Immunotherapy Shows Survival Benefit in Cervical Cancer After Chemoradiotherapy

Immunotherapy used after chemoradiotherapy shows better survival outcomes for patients with cervical cancer.

Using immunotherapy after chemoradiotherapy is safe and effective for patients with cervical cancer, according to study findings published in JAMA Oncology.

For most women with lymph node-positive cervical cancer, the dis- ease recurs despite chemoradiotherapy, according to the researchers, who said they wanted to examine immunotherapy in the upfront treatment setting.
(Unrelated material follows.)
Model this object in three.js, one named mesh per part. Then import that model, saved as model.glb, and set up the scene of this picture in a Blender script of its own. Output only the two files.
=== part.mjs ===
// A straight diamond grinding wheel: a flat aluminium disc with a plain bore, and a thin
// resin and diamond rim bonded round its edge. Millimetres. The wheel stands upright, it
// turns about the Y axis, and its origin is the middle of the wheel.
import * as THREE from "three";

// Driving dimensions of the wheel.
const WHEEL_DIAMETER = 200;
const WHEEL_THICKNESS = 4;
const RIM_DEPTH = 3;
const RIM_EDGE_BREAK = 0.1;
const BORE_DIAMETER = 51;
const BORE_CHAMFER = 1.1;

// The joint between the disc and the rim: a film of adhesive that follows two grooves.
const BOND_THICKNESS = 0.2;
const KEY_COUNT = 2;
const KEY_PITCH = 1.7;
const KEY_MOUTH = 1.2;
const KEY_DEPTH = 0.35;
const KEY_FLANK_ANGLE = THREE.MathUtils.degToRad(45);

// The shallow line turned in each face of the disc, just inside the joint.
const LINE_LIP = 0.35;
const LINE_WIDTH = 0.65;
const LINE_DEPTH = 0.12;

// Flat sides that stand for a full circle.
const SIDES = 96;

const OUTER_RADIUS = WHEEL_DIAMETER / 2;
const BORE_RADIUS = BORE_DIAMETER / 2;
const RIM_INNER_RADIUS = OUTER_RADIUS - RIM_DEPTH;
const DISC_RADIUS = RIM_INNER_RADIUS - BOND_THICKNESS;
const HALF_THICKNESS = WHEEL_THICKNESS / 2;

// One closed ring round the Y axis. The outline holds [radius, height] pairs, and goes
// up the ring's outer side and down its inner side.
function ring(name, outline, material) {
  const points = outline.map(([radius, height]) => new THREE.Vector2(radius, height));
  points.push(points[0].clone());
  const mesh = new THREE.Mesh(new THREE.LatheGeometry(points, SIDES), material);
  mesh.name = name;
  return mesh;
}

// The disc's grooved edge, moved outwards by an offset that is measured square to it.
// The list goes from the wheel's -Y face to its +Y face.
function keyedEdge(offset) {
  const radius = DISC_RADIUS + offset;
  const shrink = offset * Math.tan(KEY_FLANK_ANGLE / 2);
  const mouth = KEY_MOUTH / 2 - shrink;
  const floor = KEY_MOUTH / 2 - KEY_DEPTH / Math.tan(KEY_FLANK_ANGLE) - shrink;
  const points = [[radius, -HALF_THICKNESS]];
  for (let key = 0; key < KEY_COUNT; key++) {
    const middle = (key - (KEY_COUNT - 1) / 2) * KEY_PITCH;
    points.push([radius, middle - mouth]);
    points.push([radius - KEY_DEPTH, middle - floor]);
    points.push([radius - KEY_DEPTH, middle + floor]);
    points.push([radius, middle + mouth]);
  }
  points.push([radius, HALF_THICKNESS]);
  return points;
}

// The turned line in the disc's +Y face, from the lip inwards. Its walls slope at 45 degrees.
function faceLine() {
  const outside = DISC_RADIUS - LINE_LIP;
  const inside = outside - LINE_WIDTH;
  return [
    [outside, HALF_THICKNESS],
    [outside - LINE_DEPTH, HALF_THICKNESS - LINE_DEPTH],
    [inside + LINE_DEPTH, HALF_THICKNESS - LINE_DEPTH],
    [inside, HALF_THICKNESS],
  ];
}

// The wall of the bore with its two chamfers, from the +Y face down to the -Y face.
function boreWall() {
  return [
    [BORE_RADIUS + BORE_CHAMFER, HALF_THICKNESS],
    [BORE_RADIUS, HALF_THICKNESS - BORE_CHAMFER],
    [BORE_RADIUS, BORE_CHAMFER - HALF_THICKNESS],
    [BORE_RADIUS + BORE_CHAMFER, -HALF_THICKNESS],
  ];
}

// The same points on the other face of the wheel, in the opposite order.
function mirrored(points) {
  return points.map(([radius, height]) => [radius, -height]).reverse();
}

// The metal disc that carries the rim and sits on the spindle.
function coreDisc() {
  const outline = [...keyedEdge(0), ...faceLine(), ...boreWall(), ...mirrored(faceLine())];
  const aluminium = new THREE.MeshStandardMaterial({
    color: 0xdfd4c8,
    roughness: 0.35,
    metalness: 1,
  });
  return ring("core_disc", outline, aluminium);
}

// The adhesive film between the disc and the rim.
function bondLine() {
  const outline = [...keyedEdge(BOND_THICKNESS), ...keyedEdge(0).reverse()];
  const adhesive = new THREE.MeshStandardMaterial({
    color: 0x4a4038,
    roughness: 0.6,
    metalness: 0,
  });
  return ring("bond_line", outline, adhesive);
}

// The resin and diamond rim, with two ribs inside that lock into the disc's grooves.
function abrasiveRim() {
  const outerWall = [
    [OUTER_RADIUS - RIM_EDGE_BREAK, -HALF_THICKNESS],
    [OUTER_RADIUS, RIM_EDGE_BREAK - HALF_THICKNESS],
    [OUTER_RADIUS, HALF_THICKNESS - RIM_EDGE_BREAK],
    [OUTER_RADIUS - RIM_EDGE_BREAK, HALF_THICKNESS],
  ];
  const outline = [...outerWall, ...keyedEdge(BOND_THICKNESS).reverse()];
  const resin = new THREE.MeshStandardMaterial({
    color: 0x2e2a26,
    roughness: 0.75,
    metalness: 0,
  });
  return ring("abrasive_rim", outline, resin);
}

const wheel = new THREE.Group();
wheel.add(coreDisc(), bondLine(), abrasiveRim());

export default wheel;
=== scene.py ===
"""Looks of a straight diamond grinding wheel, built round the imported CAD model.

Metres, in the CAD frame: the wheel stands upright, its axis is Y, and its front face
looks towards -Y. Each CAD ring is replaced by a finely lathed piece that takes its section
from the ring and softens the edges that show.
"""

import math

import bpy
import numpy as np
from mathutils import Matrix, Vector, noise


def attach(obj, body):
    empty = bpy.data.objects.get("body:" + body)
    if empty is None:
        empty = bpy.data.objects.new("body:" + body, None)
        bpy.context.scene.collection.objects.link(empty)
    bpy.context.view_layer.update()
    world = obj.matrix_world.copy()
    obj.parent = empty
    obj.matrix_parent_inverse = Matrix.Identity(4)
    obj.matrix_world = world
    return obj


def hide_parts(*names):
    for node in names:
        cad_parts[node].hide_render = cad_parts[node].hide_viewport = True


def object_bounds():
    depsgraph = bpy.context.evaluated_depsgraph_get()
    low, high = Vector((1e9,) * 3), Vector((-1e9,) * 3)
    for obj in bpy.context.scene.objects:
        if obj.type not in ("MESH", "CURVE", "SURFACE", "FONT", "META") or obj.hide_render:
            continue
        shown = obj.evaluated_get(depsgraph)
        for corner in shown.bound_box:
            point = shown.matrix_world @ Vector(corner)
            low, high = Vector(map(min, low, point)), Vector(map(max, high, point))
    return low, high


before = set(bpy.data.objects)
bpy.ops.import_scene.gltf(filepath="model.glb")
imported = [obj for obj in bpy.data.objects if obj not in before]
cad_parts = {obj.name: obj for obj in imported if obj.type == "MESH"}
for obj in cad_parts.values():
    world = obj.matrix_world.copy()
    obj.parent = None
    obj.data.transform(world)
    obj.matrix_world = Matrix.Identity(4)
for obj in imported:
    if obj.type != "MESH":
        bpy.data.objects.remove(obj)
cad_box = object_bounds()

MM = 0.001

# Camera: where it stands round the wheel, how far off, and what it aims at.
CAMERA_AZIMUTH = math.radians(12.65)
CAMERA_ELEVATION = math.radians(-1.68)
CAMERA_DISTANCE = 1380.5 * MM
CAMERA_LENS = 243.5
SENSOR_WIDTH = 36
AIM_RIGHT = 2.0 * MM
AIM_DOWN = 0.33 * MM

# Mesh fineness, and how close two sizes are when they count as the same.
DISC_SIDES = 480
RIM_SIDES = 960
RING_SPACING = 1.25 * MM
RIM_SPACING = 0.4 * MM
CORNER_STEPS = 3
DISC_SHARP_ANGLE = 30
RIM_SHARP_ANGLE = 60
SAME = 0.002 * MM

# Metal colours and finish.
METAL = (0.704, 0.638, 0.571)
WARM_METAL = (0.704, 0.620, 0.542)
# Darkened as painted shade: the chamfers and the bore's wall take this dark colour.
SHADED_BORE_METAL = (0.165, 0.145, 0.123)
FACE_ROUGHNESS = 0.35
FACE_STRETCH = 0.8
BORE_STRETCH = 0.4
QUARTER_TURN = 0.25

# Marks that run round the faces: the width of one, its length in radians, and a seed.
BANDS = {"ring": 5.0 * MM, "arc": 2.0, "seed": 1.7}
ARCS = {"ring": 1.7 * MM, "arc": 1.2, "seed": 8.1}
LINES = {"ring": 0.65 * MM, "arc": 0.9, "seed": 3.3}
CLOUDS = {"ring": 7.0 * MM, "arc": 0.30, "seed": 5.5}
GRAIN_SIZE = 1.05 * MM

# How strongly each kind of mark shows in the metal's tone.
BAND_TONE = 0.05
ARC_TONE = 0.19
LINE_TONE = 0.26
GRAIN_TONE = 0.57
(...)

From December 2012 to August 2016, 34 women with stage 1b2 to 4a cervical cancer with positive pelvic lymph nodes, para-aortic lymph nodes or both were enrolled in the clinical trial. Patients were a median age of 50 and most (69%) were white.

Thirteen patients were excluded from analysis because they didn’t receive Yervoy (ipilimumab), a type of immunotherapy. However, 21 women went on to get the medication via IV infusion every 21 days for four doses following chemoradiotherapy.

Researchers saw a survival benefit in the women who received Yervoy. The 12-month overall survival rate was 90%, and 81% of women lived without their disease worsening. Just two patients had grade 3 side effects, dermatitis and an increase in lipase (a protein made by the pancreas).